» **Data listing**
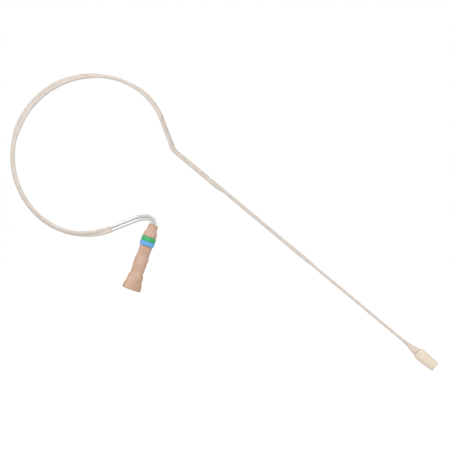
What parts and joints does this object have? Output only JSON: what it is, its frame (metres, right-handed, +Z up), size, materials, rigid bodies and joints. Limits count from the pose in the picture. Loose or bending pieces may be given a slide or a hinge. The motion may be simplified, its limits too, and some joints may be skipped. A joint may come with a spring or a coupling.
{
  "type": "headset microphone",
  "caption": "Single-ear headset microphone: springy twin-wire ear loop, thin straight boom with a capped capsule, and a flared cable connector with coloured bands behind the ear.",
  "frame": {"origin": "underside of the ear loop's crown, where it rests on top of the ear", "axes": "+X forward along the wearer's cheek, +Y into the head, +Z up, as worn on the left of a head"},
  "size_m": [0.1542, 0.0072, 0.1072],
  "materials": {
    "jacket": "thin translucent beige sleeve with a satin surface",
    "wire_steel": "polished stainless wire and tube",
    "lead_sheath": "fine insulated lead",
    "connector_body": "tan moulded plastic with a soft sheen",
    "band_green": "smooth green rubber",
    "band_blue": "smooth light blue rubber",
    "boot": "soft beige moulded rubber",
    "cap": "cream moulded plastic",
    "screen_mesh": "etched steel screen",
    "contact_gold": "gold-plated brass",
    "insulator": "ivory insulating plastic",
    "can": "drawn satin metal can",
    "damping_cloth": "fine dark acoustic cloth",
    "film": "metallised polymer film",
    "board": "green solder mask on laminate",
    "chip": "black moulded resin",
    "solder": "bright solder"
  },
  "bodies": {
    "crown": {"crown_jacket": "jacket", "crown_lead_tube": "wire_steel", "crown_spring_wire": "wire_steel", "crown_lead": "lead_sheath"},
    "rear": {"rear_jacket": "jacket", "rear_lead_tube": "wire_steel", "rear_spring_wire": "wire_steel", "rear_lead": "lead_sheath", "crimp_ferrule": "wire_steel", "connector_collar": "connector_body", "id_band_green": "band_green", "id_band_blue": "band_blue", "connector_barrel": "connector_body", "contact_carrier": "insulator", "centre_contact": "contact_gold", "ring_contact": "contact_gold", "retention_ring": "wire_steel"},
    "knee": {"knee_jacket": "jacket", "knee_lead_tube": "wire_steel", "knee_spring_wire": "wire_steel", "knee_lead": "lead_sheath"},
    "boom": {"boom_jacket": "jacket", "boom_lead_tube": "wire_steel", "boom_lead": "lead_sheath", "capsule_boot": "boot", "capsule_can": "can", "damping_cloth": "damping_cloth", "diaphragm_ring": "contact_gold", "diaphragm": "film", "spacer_ring": "insulator", "backplate": "contact_gold", "backplate_holder": "insulator", "contact_spring": "contact_gold", "amplifier_chip": "chip", "capsule_board": "board", "solder_live": "solder", "solder_ground": "solder"},
    "cap": {"protective_cap": "cap", "cap_screen": "screen_mesh", "screen_ring": "cap"}
  },
  "joints": [
    {"name": "loop_opening", "type": "hinge", "parent": "crown", "child": "rear", "pos_m": [-0.02924, 0, -0.02822], "axis": [0, 1, 0], "range_deg": [-4, 14], "stiffness_Nm_per_rad": 0.2},
    {"name": "boom_swing", "type": "hinge", "parent": "crown", "child": "knee", "pos_m": [0.02678, 0, -0.02069], "axis": [-0.3551, 0, 0.9348], "range_deg": [-12, 12], "stiffness_Nm_per_rad": 0.08},
    {"name": "boom_tilt", "type": "hinge", "parent": "knee", "child": "boom", "pos_m": [0.04518, 0.00052, -0.03922], "axis": [0.0064, 1, 0.0077], "range_deg": [-10, 10], "stiffness_Nm_per_rad": 0.08},
    {"name": "cap_slide", "type": "slide", "parent": "boom", "child": "cap", "axis": [0.7683, 0, -0.6401], "range_m": [0, 0.012]}
  ]
}
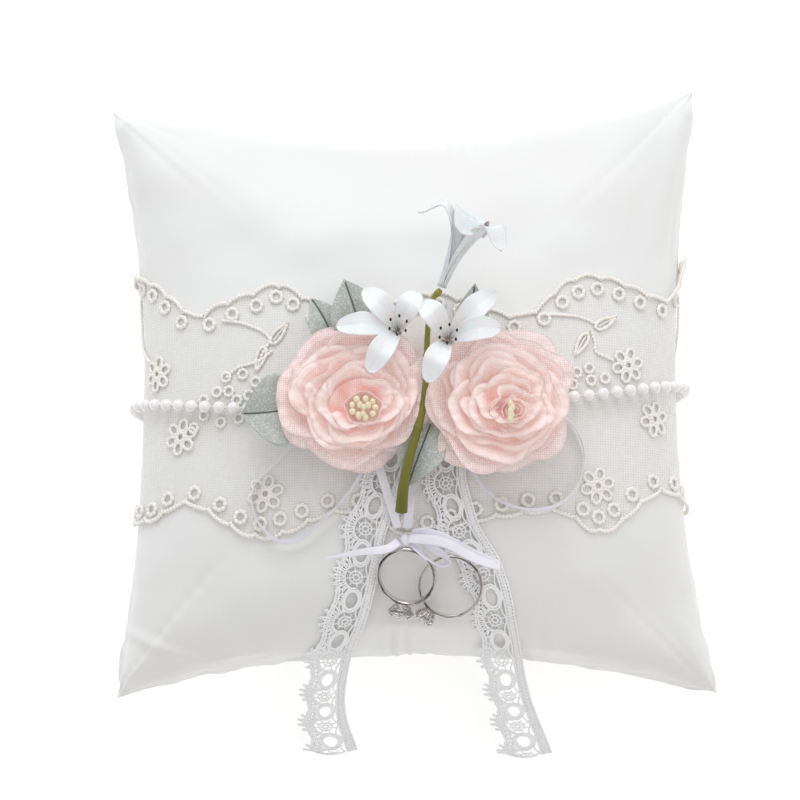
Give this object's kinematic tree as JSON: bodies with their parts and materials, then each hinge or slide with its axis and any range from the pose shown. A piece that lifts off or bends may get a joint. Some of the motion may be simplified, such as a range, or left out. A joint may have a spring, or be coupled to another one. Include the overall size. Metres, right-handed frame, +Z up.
{
  "type": "ring bearer pillow",
  "caption": "Square satin ring cushion with a net band, pearls, lace tails, cloth roses, lilies and leaves, ribbon loops, and wedding rings tied on by a bow.",
  "frame": {"origin": "middle of the resting face, on the underside of the net band that goes round the pillow", "axes": "+Z up from the table, out of the decorated front; +Y towards the pillow's upper edge, away from the lace tails; +X to the right as the front is seen with the lace tails hanging down"},
  "size_m": [0.2, 0.2227, 0.106],
  "materials": {
    "fibre_filling": "loose polyester fibre",
    "ivory_satin": "ivory satin, fine weave",
    "embroidered_net": "champagne embroidery on sheer net",
    "pearl": "imitation pearl",
    "cluny_lace": "white cotton cluny lace",
    "satin_ribbon": "white satin ribbon",
    "felt": "white felt",
    "pink_organza": "blush pink organza",
    "cream_stamen": "cream paste pips on thread",
    "black_stamen": "black-tipped filaments",
    "grey_green_organza": "grey-green glitter organza",
    "stem_tape": "olive green stem",
    "white_satin": "stiffened white satin petals",
    "polished_silver": "polished silver",
    "crystal": "clear cut stone"
  },
  "bodies": {
    "root": {"back_panel": "ivory_satin", "filling": "fibre_filling", "flower_felt": "felt", "front_panel": "ivory_satin", "lace_tail_left": "cluny_lace", "lace_tail_right": "cluny_lace", "leaf_bottom": "grey_green_organza", "leaf_far_left": "grey_green_organza", "leaf_left": "grey_green_organza", "leaf_upper_left": "grey_green_organza", "leaf_upper_right": "grey_green_organza", "lily_left_petals": "white_satin", "lily_left_stamens": "black_stamen", "lily_right_petals": "white_satin", "lily_right_stamens": "black_stamen", "lily_stem": "stem_tape", "lily_top_petals": "white_satin", "lily_top_stamens": "black_stamen", "net_band": "embroidered_net", "pearl_string": "pearl", "ribbon_drop_left": "satin_ribbon", "ribbon_drop_right": "satin_ribbon", "ribbon_loop_left": "satin_ribbon", "ribbon_loop_right": "satin_ribbon", "rose_left_bud": "pink_organza", "rose_left_inner_petal_1": "pink_organza", "rose_left_inner_petal_2": "pink_organza", "rose_left_middle_petal_1": "pink_organza", "rose_left_middle_petal_2": "pink_organza", "rose_left_middle_petal_3": "pink_organza", "rose_left_outer_petal_1": "pink_organza", "rose_left_outer_petal_2": "pink_organza", "rose_left_outer_petal_3": "pink_organza", "rose_left_stamens": "cream_stamen", "rose_right_bud": "pink_organza", "rose_right_inner_petal_1": "pink_organza", "rose_right_inner_petal_2": "pink_organza", "rose_right_middle_petal_1": "pink_organza", "rose_right_middle_petal_2": "pink_organza", "rose_right_middle_petal_3": "pink_organza", "rose_right_outer_petal_1": "pink_organza", "rose_right_outer_petal_2": "pink_organza", "rose_right_outer_petal_3": "pink_organza", "rose_right_stamens": "cream_stamen"},
    "ring_2": {"ring_2_band": "polished_silver", "ring_2_setting": "polished_silver", "ring_2_stone": "crystal"},
    "ring_1": {"bow_knot": "satin_ribbon", "bow_loop_large": "satin_ribbon", "bow_loop_small": "satin_ribbon", "bow_tail": "satin_ribbon", "ring_1_band": "polished_silver", "ring_1_setting": "polished_silver", "ring_1_stone": "crystal"},
    "tail_left": {"lace_tail_left_end": "cluny_lace"},
    "tail_right": {"lace_tail_right_end": "cluny_lace"}
  },
  "joints": [
    {"name": "ring_2_lift", "type": "hinge", "parent": "root", "child": "ring_2", "pos_m": [-0.0015, -0.0543, 0.06624], "axis": [-1, 0, 0], "range_deg": [0, 60]},
    {"name": "ring_1_lift", "type": "hinge", "parent": "ring_2", "child": "ring_1", "pos_m": [-0.0015, -0.0543, 0.06624], "axis": [-1, 0, 0], "range_deg": [0, 10]},
    {"name": "tail_left_lift", "type": "hinge", "parent": "root", "child": "tail_left", "pos_m": [-0.02242, -0.08004, 0.04875], "axis": [-1, 0, 0], "range_deg": [0, 90]},
    {"name": "tail_right_lift", "type": "hinge", "parent": "root", "child": "tail_right", "pos_m": [0.0274, -0.08001, 0.04878], "axis": [-1, 0, 0], "range_deg": [0, 90]}
  ]
}
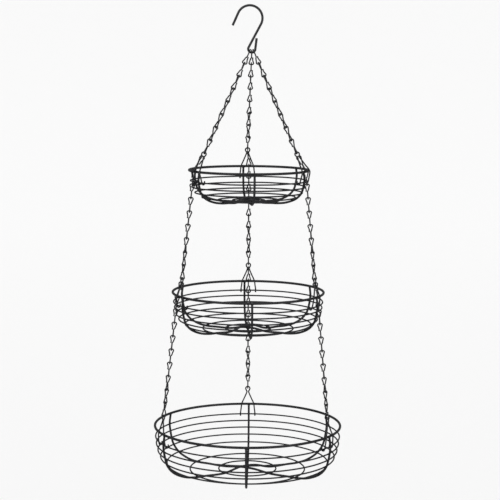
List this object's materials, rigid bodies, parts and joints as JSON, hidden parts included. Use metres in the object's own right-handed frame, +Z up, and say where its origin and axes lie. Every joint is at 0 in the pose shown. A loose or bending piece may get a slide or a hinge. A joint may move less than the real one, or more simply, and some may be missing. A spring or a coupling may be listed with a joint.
{
  "type": "hanging wire produce basket",
  "caption": "Hanging wire basket for produce: black wire bowls one below another on jack chain, with wire clips at the rims and an S-hook on top.",
  "frame": {"origin": "the bearing point of the S-hook: the top of the inside of its upper crook", "axes": "+Z up along the hanging line, +X to the right seen from the front, the front towards -Y, the rear chain at +Y"},
  "size_m": [0.3056, 0.3092, 0.7558],
  "materials": {
    "basket_wire": "satin black powder coat",
    "chain_wire": "satin black coated steel",
    "clip_wire": "satin black coated steel",
    "hook_wire": "satin black coated steel"
  },
  "bodies": {
    "hook": {"s_hook": "hook_wire"},
    "top_loops": {"top_loop_left": "chain_wire", "top_loop_right": "chain_wire", "top_loop_rear": "chain_wire"},
    "top_tier": {"top_chain_left": "chain_wire", "top_chain_right": "chain_wire", "top_chain_rear": "chain_wire", "top_rim": "basket_wire", "top_ring_1": "basket_wire", "top_ring_2": "basket_wire", "top_ring_3": "basket_wire", "top_ring_4": "basket_wire", "top_base_ring_1": "basket_wire", "top_base_ring_2": "basket_wire", "top_rib_1": "basket_wire", "top_rib_2": "basket_wire", "top_rib_3": "basket_wire", "top_clip_left": "clip_wire", "top_clip_right": "clip_wire", "top_clip_rear": "clip_wire", "top_over_rim_left": "chain_wire", "top_over_rim_right": "chain_wire", "top_over_rim_rear": "chain_wire"},
    "middle_rear_chain": {"middle_chain_rear": "chain_wire"},
    "middle_left_chain": {"middle_chain_left": "chain_wire"},
    "middle_right_chain": {"middle_chain_right": "chain_wire"},
    "middle_tier": {"middle_rim": "basket_wire", "middle_ring_1": "basket_wire", "middle_ring_2": "basket_wire", "middle_ring_3": "basket_wire", "middle_ring_4": "basket_wire", "middle_ring_5": "basket_wire", "middle_base_ring_1": "basket_wire", "middle_base_ring_2": "basket_wire", "middle_rib_1": "basket_wire", "middle_rib_2": "basket_wire", "middle_rib_3": "basket_wire", "middle_clip_left": "clip_wire", "middle_clip_right": "clip_wire", "middle_clip_rear": "clip_wire", "middle_over_rim_left": "chain_wire", "middle_over_rim_right": "chain_wire", "middle_over_rim_rear": "chain_wire"},
    "bottom_rear_chain": {"bottom_chain_rear": "chain_wire"},
    "bottom_left_chain": {"bottom_chain_left": "chain_wire"},
    "bottom_right_chain": {"bottom_chain_right": "chain_wire"},
    "bottom_tier": {"bottom_rim": "basket_wire", "bottom_ring_1": "basket_wire", "bottom_ring_2": "basket_wire", "bottom_ring_3": "basket_wire", "bottom_ring_4": "basket_wire", "bottom_ring_5": "basket_wire", "bottom_base_ring_1": "basket_wire", "bottom_base_ring_2": "basket_wire", "bottom_rib_1": "basket_wire", "bottom_rib_2": "basket_wire", "bottom_rib_3": "basket_wire", "bottom_clip_left": "clip_wire", "bottom_clip_right": "clip_wire", "bottom_clip_rear": "clip_wire"}
  },
  "joints": [
    {"name": "swing_fore_aft", "type": "hinge", "parent": "hook", "child": "top_loops", "pos_m": [0.00296, 0, -0.07144], "axis": [1, 0, 0], "range_deg": [-12, 12]},
    {"name": "swing_sideways", "type": "hinge", "parent": "top_loops", "child": "top_tier", "pos_m": [0, 0, -0.08139], "axis": [0, 1, 0], "range_deg": [-10, 10]},
    {"name": "middle_sway", "type": "hinge", "parent": "top_tier", "child": "middle_rear_chain", "pos_m": [0, 0.1002, -0.2568], "axis": [0, 1, 0], "range_deg": [-7, 7]},
    {"name": "middle_left_chain_sway", "type": "hinge", "parent": "top_tier", "child": "middle_left_chain", "pos_m": [-0.08589, -0.05161, -0.2568], "axis": [0, 1, 0], "range_deg": [-7, 7]},
    {"name": "middle_right_chain_sway", "type": "hinge", "parent": "top_tier", "child": "middle_right_chain", "pos_m": [0.08967, -0.04471, -0.2568], "axis": [0, 1, 0], "range_deg": [-7, 7]},
    {"name": "middle_basket_level", "type": "hinge", "parent": "middle_rear_chain", "child": "middle_tier", "pos_m": [0, 0.1196, -0.424], "axis": [0, 1, 0], "range_deg": [-7, 7]},
    {"name": "bottom_sway", "type": "hinge", "parent": "middle_tier", "child": "bottom_rear_chain", "pos_m": [0, 0.1266, -0.4535], "axis": [0, 1, 0], "range_deg": [-7, 7]},
    {"name": "bottom_left_chain_sway", "type": "hinge", "parent": "middle_tier", "child": "bottom_left_chain", "pos_m": [-0.11126, -0.06041, -0.4535], "axis": [0, 1, 0], "range_deg": [-7, 7]},
    {"name": "bottom_right_chain_sway", "type": "hinge", "parent": "middle_tier", "child": "bottom_right_chain", "pos_m": [0.10964, -0.0633, -0.4535], "axis": [0, 1, 0], "range_deg": [-7, 7]},
    {"name": "bottom_basket_level", "type": "hinge", "parent": "bottom_rear_chain", "child": "bottom_tier", "pos_m": [0, 0.1488, -0.643], "axis": [0, 1, 0], "range_deg": [-7, 7]}
  ],
  "couplings": [
    {"joint": "middle_left_chain_sway", "follows": "middle_sway", "ratio": 1},
    {"joint": "middle_right_chain_sway", "follows": "middle_sway", "ratio": 1},
    {"joint": "middle_basket_level", "follows": "middle_sway", "ratio": -0.85},
    {"joint": "bottom_left_chain_sway", "follows": "bottom_sway", "ratio": 1},
    {"joint": "bottom_right_chain_sway", "follows": "bottom_sway", "ratio": 1},
    {"joint": "bottom_basket_level", "follows": "bottom_sway", "ratio": -0.86}
  ]
}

» **Objective**
Which lines in the data above contain "that"? Show each one.

» **Exercise result**
Give this object's kinematic tree as JSON: bodies with their parts and materials, then each hinge or slide with its axis and any range from the pose shown. A piece that lifts off or bends may get a joint. Some of the motion may be simplified, such as a range, or left out. A joint may have a spring, or be coupled to another one. Include the overall size. Metres, right-handed frame, +Z up.
  "frame": {"origin": "middle of the resting face, on the underside of the net band that goes round the pillow", "axes": "+Z up from the table, out of the decorated front; +Y towards the pillow's upper edge, away from the lace tails; +X to the right as the front is seen with the lace tails hanging down"},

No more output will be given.